Why Write A Functional Specification?
Yet another lost art, the functional specification. Many large development firms require months of functional specifications and round table reviews before going live with a project. Why? Perhaps, to throw “red tape” at a problem when you could be coding the solution right this instant?
There is something these big companies have learned which many folks miss time and time again, designs lead to stable products. Should you still write a software design for a one person project? Of course! The depth of design may not be as great as a six man project run by a company like Cisco Systems but a design does matter.
There are plenty of sites you can visit that show “piss poor planning.” Some sites lack vision and scalability because they didn’t think ahead. Here is a question:
When you drive a car do you look straight down over the hood or do you look ahead on the roadway?
You look ahead! Those that do not tend to swerve a great deal and cause mass hysteria on the roads. Do all people look ahead when driving? Heck no! But they should; it leads to a smoother ride with less accidents.
You can apply this logic to any type of coding or web design. Don’t think “what can I do now?” think “how can I plan for success?” Developing a web application can be done by a single developer at a PC with no clear vision but a an awesome concept that can bring much success.
What happens if people like your project? When a big named tech head (i.e Leo Laporte) jumps on your product bandwagon and within minutes you find flash crowds of people slamming your site, hammering your code and the system falls under the weight of a million tiny keyboards.
You didn’t plan ahead.
You think “I’ll optimize this later” and before you know it, you have four thousand lines of code and you don’t recall exactly what needed to be optimized. When will you find out? When your site is live and you’re knee deep in user e-mails with obscure error messages telling you things are “broke.” Don’t wait to optimize your database transaction from five queries to one until the site is “stable” - do it now, while you remember.
A great example is myspace.com. Everyone knows the site is horrible. It is aged, lacks any new features, generates thousands of random errors while you’re browsing and requires a masters degree to customize the layout. Why? More than likely because success came fast and furious before the site was ready to handle the population. Probably a result of bad planning.
Now, like a house of cards, it balances on the edge of destruction on each and every click of the mouse. Falling under its own weight the site remains popular but featureless and frustrating.
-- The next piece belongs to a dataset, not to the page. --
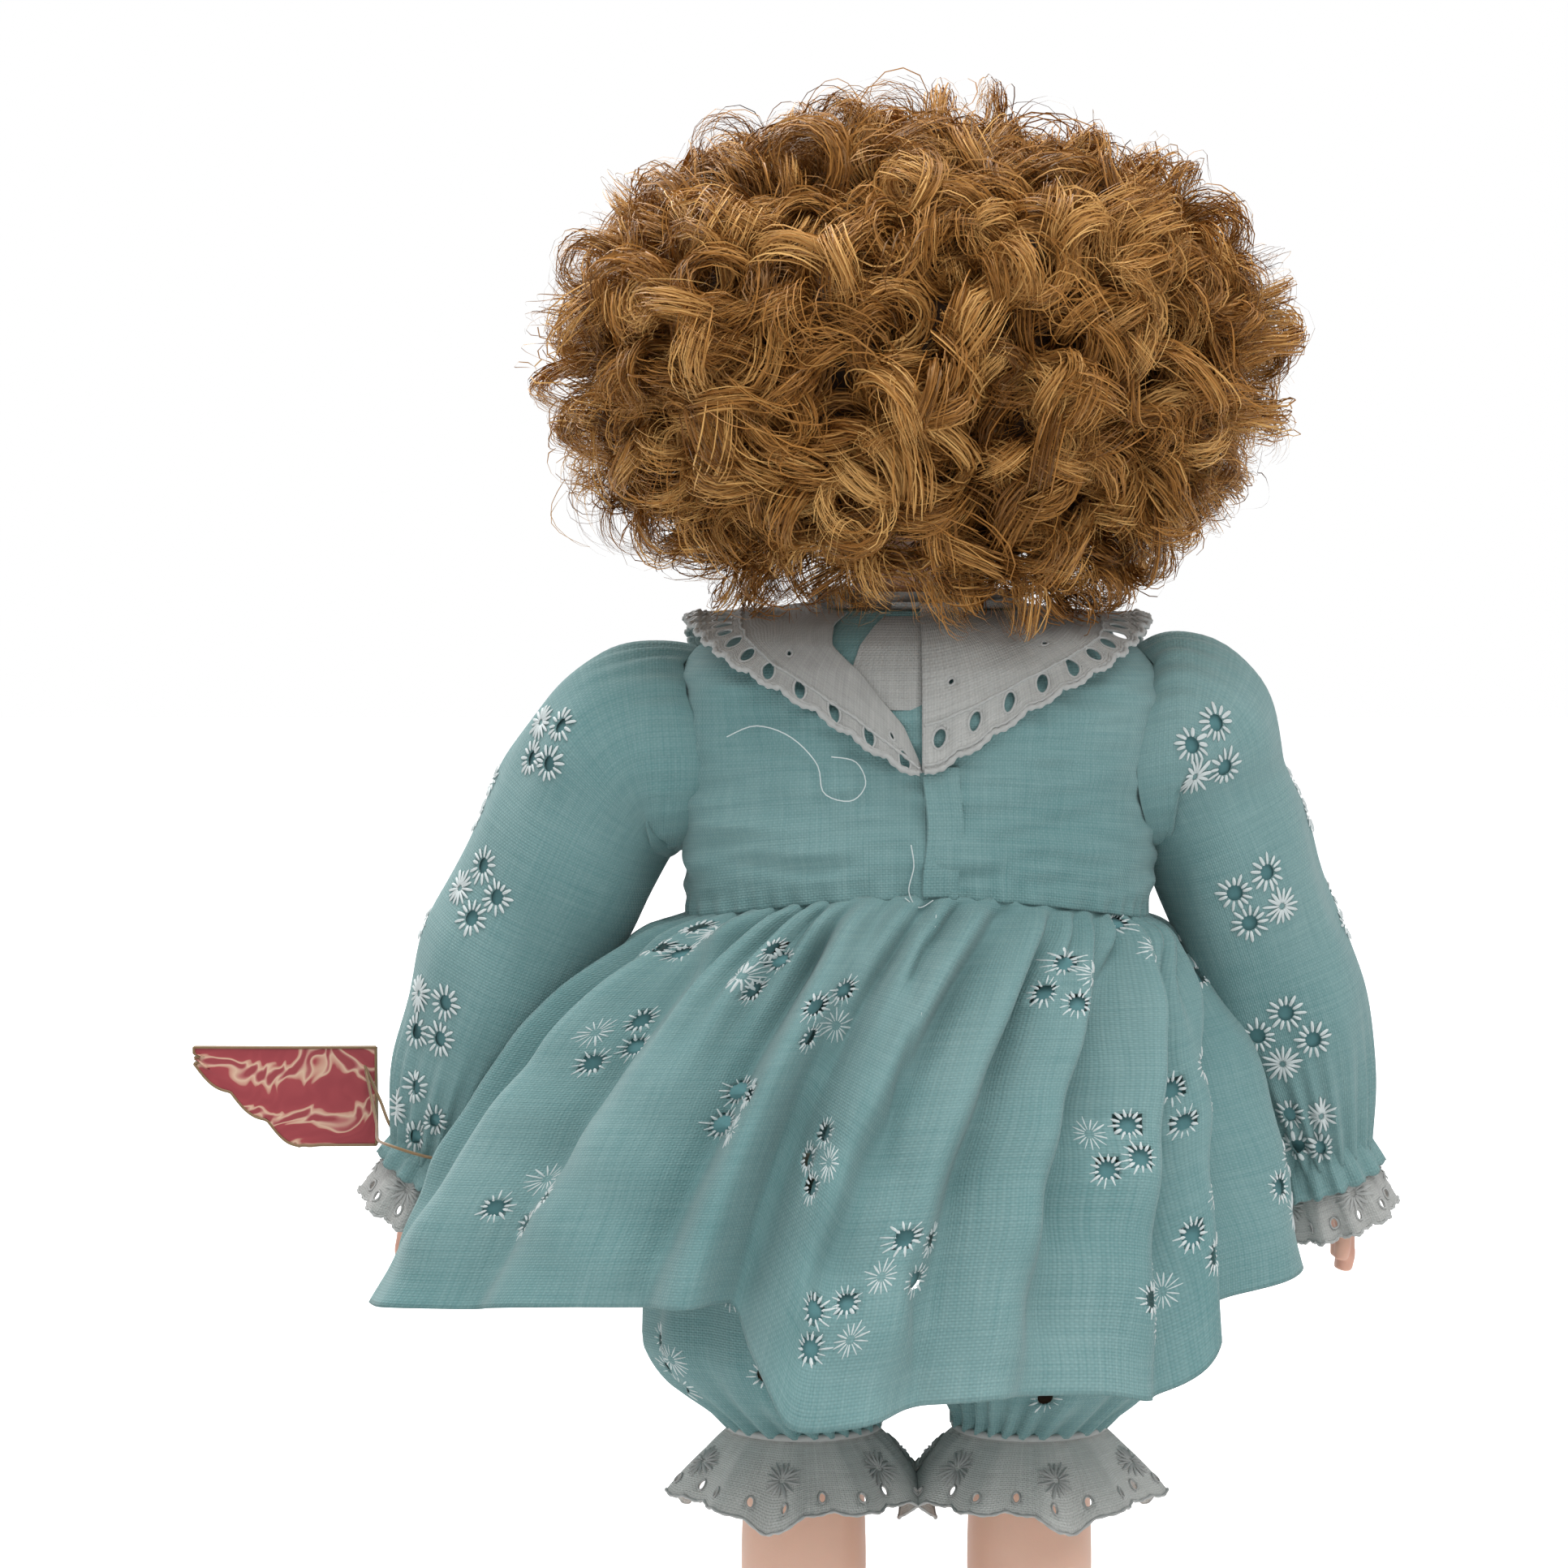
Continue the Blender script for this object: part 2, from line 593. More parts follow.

A formal design process will give you new ideas, allow for features you didn’t think of and raise concerns about edge conditions, scalability and an overall user experience.
You may simply bullet out a few thoughts on your set of features, list out features you’d like but know will take more time (i.e a “feature list”). You can then weight the features you want against those you need and break them down into chapters in your specification.
Now, in each feature “chapter” you can break out what the feature will do, how it will work and some ideas on how it may be implemented. Diagrams are optional but pictures are worth a thousand words. As you write you’ll have a few Epiphanies, a few great ideas that just need to be implemented! But without writing you’d never had thought of them, or worse… you would have thought of them after you’ve written 1,000 lines of code which is too strict to fit them in without causing major regressions and instabilities.
The idea of a functional specification works out design issues and raises new issues you have yet to think about. You’ll have a formal list of features, concerns and “oh oh” problems before you know it. With that you can begin to think about how you’ll code through some of these trials, how you’ll scale certain situations and best of all, you’ll have hit many major hurtles before tying yourself down to thousands of lines of code.
Nobody likes to get halfway through a project and think “oh oh” because you’ve forgot a major feature that just won’t fit the project you started on a whim.
The human brain is capable of remembering thousands of details, millions of individual events and still have 80% free for useless fun. However, nobody said you will be able to recall it all on a moments notice or think through every technical detail like a chess game of code.
Think ahead, write it down, work out the details and then code. Large corporations do this and have seen tremendious success using the concept. As you grow you’ll find documentation is a huge part of your success and an audit trail to your failures.